Ясное дело, Стас не мог себе позволить даже самые невинные мужские удовольствия, а в тот памятный вечер он оказался в ресторане нашего клуба только потому, что после обеда должен был ехать на курсы повышения квалификации продавцов-букинистов, но занятия отменили из-за болезни лектора, о чем, естественно, он жену в известность не поставил. Но такие подарки судьба подкидывала ему нечасто. Сам он свою жизнь называл добродетелью строгого режима. А ведь в нем, как в каждом мужчине, тоже кипели страсти: он влюблялся в своих постоянных покупательниц, ужасно страдал от бесперспективности, и постепенно на его лице установилось выражение застоявшейся невостребованности, которое часто путают с признаком пытливого ума. Свое сексуальное неудовлетворение Стас сублимировал в творчество, но за мелькнувший в его стихах «ласкающий пепельный локон», абсолютно вымышленный, он был жестоко избит кофеваркой. От более лютой расправы Стаса спасло то, что его жена лет десять назад, сдуру, покрасилась в какой-то пепельно-пегий цвет, о чем и вспомнила, занеся кофеварку для решающего удара… Методом жестоких проб и роковых ошибок Стас нащупал безопасную для жизни тематику. Обычно его стихи и поэмы назывались крайне филологично – «Перечитывая третью главу „Кентерберийских рассказов“, или „Модильяни пьет абсент в „Ротонде“, или „Смерть Альбера Камю в автомобильной катастрофе 4 января 1960 года“. Но надо ли объяснять, что Жгутович мечтал о большем? Вот почему моя однокомнатная квартира, расположенная в пяти минутах бега от букинистического магазина «Книжная находка“, была единственным выходом из того кошмара, в котором он влачил свои половозрелые годы.
– Значит, ты будешь пользоваться моей квартирой? – игриво переспросил я.
– В любое время и в любых целях! – уточнил Стас.
– Молоток! – Арнольд хлопнул Жгутовича по плечу.
– Идет, – согласился я и сделал многозначительную паузу. – Но если ты проиграешь, то я буду в любое время пользоваться твоей «Масонской энциклопедией»!
– В каком смысле? – затомился алчный Стас.
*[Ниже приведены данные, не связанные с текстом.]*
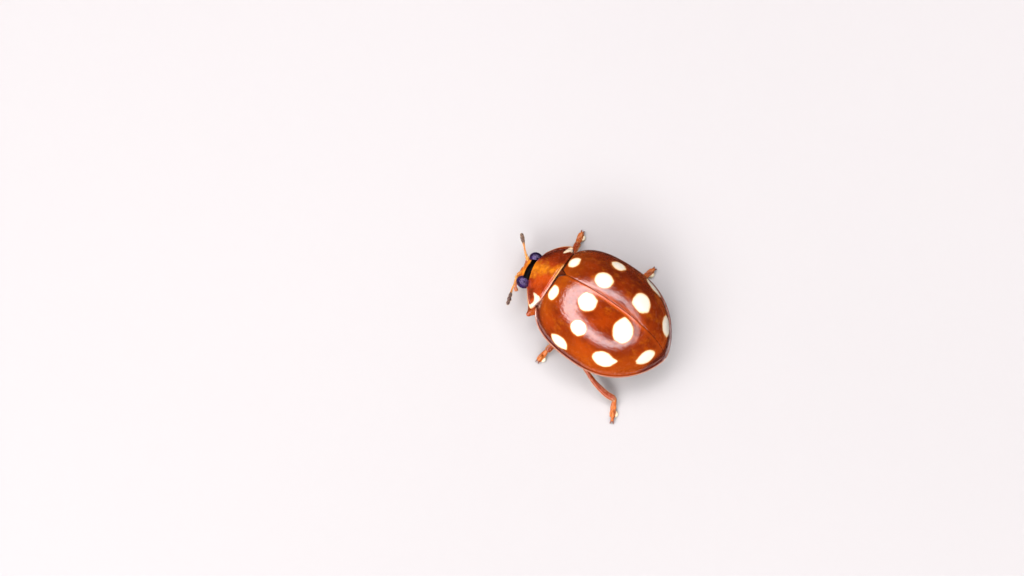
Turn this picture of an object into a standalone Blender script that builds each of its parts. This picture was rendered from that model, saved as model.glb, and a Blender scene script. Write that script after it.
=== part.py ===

– В прямом. Ты мне ее просто отдашь!
– Молоток! – Арнольд хлопнул меня по плечу.
На мгновение Жгутович замер, и на лице его живо отобразилась схватка скрытого сладострастия с явным честолюбием, но довольно скоро честолюбие пискнуло и подняло вверх свои крысиные лапки.
– Идет! – кивнул он. – Тем более что ты все равно не выиграешь!
– Подумай! – усмехнулся я и решил его помучить. – Ты теряешь единственный шанс. Если ты отдашь мне энциклопедию, книгу тебе никто не издаст, и взыскательный читатель никогда не сможет насладиться твоей поэмой «Иван Тургенев читает Полине Виардо фрагменты романа „Дым“.
– Романа «Новь», – обиженно поправил Стас. – Ты всегда был Терситом по натуре…
– А кто такой Терсит? – вмешался Арнольд.
– Так, мужик один, – объяснил Стас и добавил: – Я подумал. Ты никогда не выиграешь! – и он протянул мне руку.